A Particular Kind of Genius

by Nick Hornby

Pub Date: Nov. 15th, 2022
ISBN: 978-0-593-54182-1
Publisher: Riverhead

Comparing the lives of two protean geniuses and gleaning the lessons thereof.

Hornby considers together the lives of two of "My People—the people I have thought about a lot, over the years, the artists who have shaped me, inspired me, made me think about my own work." This exercise will interest a particular Venn diagram of readers. You don't have to be a fan of Prince, Dickens, and Hornby, but 2 out of 3 would help. Among the qualities that unite Hornby’s two heroes is that they had "no off switch," continuously pouring out work until their deaths, both at the same age, 58. Both had truncated, difficult childhoods; both hit a spectacular creative zenith in their 20s; both went to war with their publishers and damaged their reputations considerably by doing so.

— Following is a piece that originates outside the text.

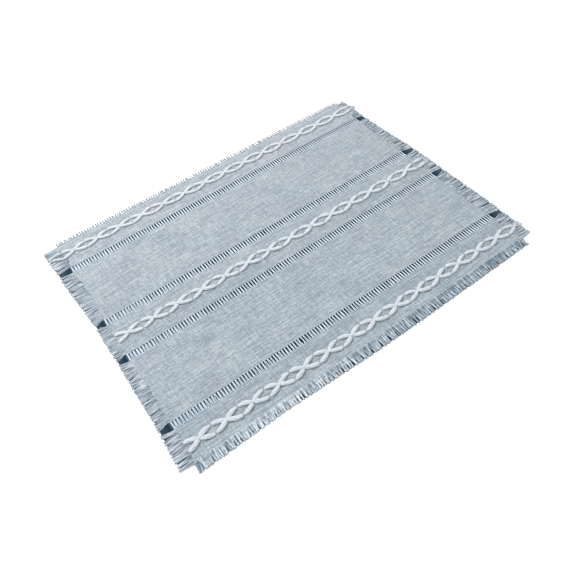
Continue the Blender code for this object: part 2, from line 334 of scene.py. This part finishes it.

Hornby also takes on the idea, popularized in Malcolm Gladwell's Outliers, that virtuosity requires 10,000 hours of practice, putting the focus instead on reading, listening, watching, and bringing himself into the picture, as he does from time to time. "I am closer to being Dickens than being Prince, although of course that's like saying I'm closer to Mars than to Saturn,” he writes. “But I suspect my degree of passion for books, music, TV and movies has never been ‘normal.’ ” In an interesting section on Prince's androgyny, Hornby points out that "Prince's sexuality came from the future”—i.e., now, when the notion of nonbinary gender is part of mainstream culture. Dickens' sexuality “came from the future” only in the sense that he went through a public shaming in the media when his relationship with an 18-year-old girl became public. Most importantly, writes Hornby, “Prince and Dickens tell me, every day, Not good enough. Not quick enough. Not enough. More, more, more. Think quicker, be more ambitious, be more imaginative."

No one else could have gotten a book like this published, but no one else could have pulled it off, either.